Рассказы княгини не прерывались и тогда, когда мы катили в ее автомобиле или обедали на какой-нибудь дивной террасе со сказочным видом. «Я так плакала, когда Александр Третий умер! Я будто отца теряла, а «датчанка» не дала мне даже к гробу подойти! Но Ники (Николай Второй) был очень добр, и не ко мне одной. Как-то раз я заметила, что у него стоптаны каблуки. «Николаша, – сказала я ему, – ты как-никак царь-самодержец всея Руси, а посмотри, в каком виде у тебя обувь!» «Что поделаешь, Соня, на мне долги всего дворянства!» – ответил он. И Александра Федоровна была тоже очень мила со мной. Только случилось мне встретить большую, единственно настоящую мою любовь – Нарышкина. Любила я его до безумия. Сплетен вокруг этого поднималось все больше, просто невыносимо стало жить. И как-то раз Государыня позвала меня и сказала: «Послушайте, Соня, я вас очень люблю, вы это знаете, но поймите, мы не можем в нашем положении прикрывать скандалы. Пусть о вас забудут, поезжайте-ка за границу». «Но как я могу – сердце мое в России». – «Так забирайте свое сердце с собой и уезжайте».
Богат Нарышкин был безмерно. Мы поехали в Италию; здешние места пришлись нам по душе. Мы купили несколько участков земли в Стрезе, и Нарышкин построил на них виллы в стиле кватроченто. Конечно, со всеми мы здесь были знакомы, но из-за неясности нашего положения кое-кто из наших друзей испытывал некоторую неловкость. И в один прекрасный день королева Италии Елена сказала мне: «Моя дорогая, я нежно вас люблю, но ваше положение очень меня огорчает и тяготит. Православная церковь ведь признает развод, так почему бы вам не развестись и не обвенчаться с Нарышкиным?» Мне не очень этого хотелось, но что было делать, в конце концов я так и поступила – развелась и вышла за Нарышкина. Но обручальное кольцо его не удержало. Правда, я ужасно его ревновала!
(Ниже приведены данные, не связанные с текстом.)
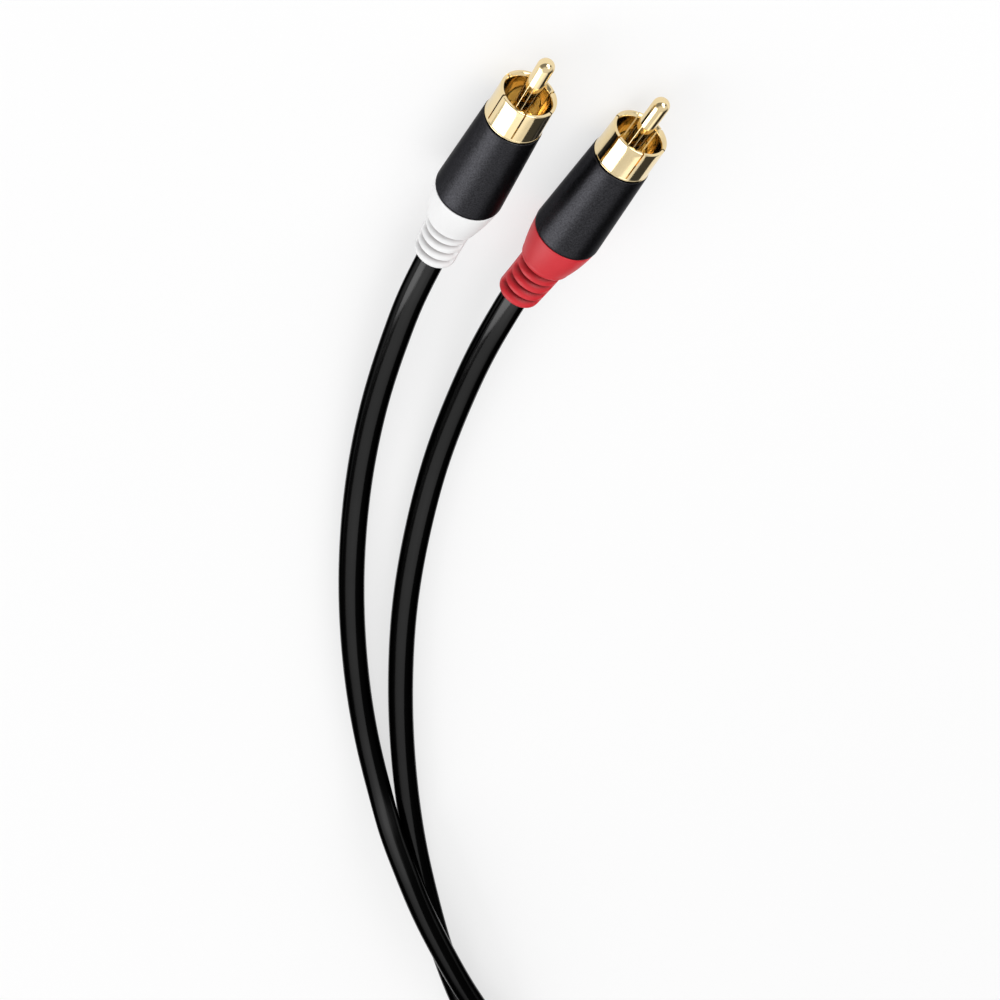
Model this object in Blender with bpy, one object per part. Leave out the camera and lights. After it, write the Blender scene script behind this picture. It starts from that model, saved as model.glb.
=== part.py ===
"""Stereo audio cable: two round leads with a phono plug on each of their four ends.

Metres, +Z up. The cable lies on the floor, z = 0. Its near plugs point to -Y, and the spare
length is wound into a round coil at +Y, beside the two far plugs. A plug is built along its own
+Z, from its boot to the tip of its pin, with z = 0 at the front edge of its shell.
"""
import math

import bmesh
import bpy
from mathutils import Matrix, Vector

MM = 0.001
CLEAR = 0.3 * MM

# Centre pin
PIN_R = 1.59 * MM
PIN_REACH = 8.85 * MM
SHANK_R = 1.2 * MM
CUP_R = 1.25 * MM
CUP_BORE_R = 0.75 * MM
CUP_LENGTH = 2.4 * MM
CUP_DEPTH = 2.0 * MM

# Ground ring
RING_LENGTH = 7.2 * MM
RING_R = 5.25 * MM
RING_BASE_R = 5.38 * MM
RING_BORE_R = 4.25 * MM
RING_LIP = 0.2 * MM
RIM_WIDTH = 0.35 * MM
MOUTH_DEPTH = 0.9 * MM
COLLAR_R = 5.46 * MM
COLLAR_LENGTH = 0.3 * MM
SOCKET_DEPTH = 1.3 * MM
SHOULDER_R = 4.7 * MM
SHOULDER_LENGTH = 1.9 * MM
NECK_R = 4.2 * MM
NECK_LENGTH = 5.0 * MM
SLIT_COUNT = 6
SLIT_WIDTH = 0.3 * MM
SLIT_LEFT = 0.2 * MM

# Insulator
INSULATOR_R = 2.9 * MM

# Shell
SHELL_LENGTH = 20.7 * MM
SHELL_FRONT_R = 5.58 * MM
SHELL_REAR_R = 6.4 * MM
SHELL_ROUNDING = 0.8 * MM
SHELL_REAR_DROP = 0.1 * MM
SHELL_BORE_R = 4.5 * MM
SHELL_TAIL_BORE_R = 4.9 * MM
SHELL_EDGE = 0.15 * MM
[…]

И вот однажды Нарышкин мне сказал: «Соня, бери все, что хочешь, все драгоценности, все мое состояние, но дай мне свободу!» Это был конец. Он возвратился в Россию, а я осталась здесь одна, с большим богатством, но и с большим горем, от которого так никогда и не оправилась».
Мне вспомнился рассказ Саша Гитри «Нечестный игрок», где юный вор, оставленный в наказание без обеда, один остается в живых, а вся его семья умирает от отравления грибами. Беспорядочная интимная жизнь Софьи Волконской спасла ее от революции и разорения. После этого нового скандала с Нарышкиным она уже не могла вернуться в Россию, так и осталась в Италии до конца дней и тем самым сохранила все свое состояние.
Эта одинокая женщина была очень довольна, обнаружив, будто я состою с ней в дальнем родстве, и стала требовать, чтобы я звала ее тетей. У меня действительно был некий родственник Волконский, мать которого была урожденная Шаховская, но родство мое с Софьей Волконской очень сомнительно. Несмотря на это, мы подчинились ее желанию.
– Но сегодня, когда международное положение становится таким напряженным, вы приняли меры, чтобы сохранить ваше состояние? – спросил ее Святослав.
Если моя новая тетушка была эксцентричной, безумной она не была.
– Муссолини уже давно предлагает мне на серебряном блюде итальянское подданство, но вы сами понимаете, что не ради моих прекрасных глаз, а ради моих денег. Но пока я иностранка, он посягнуть на них не может, а я перевела весь капитал в Швейцарию.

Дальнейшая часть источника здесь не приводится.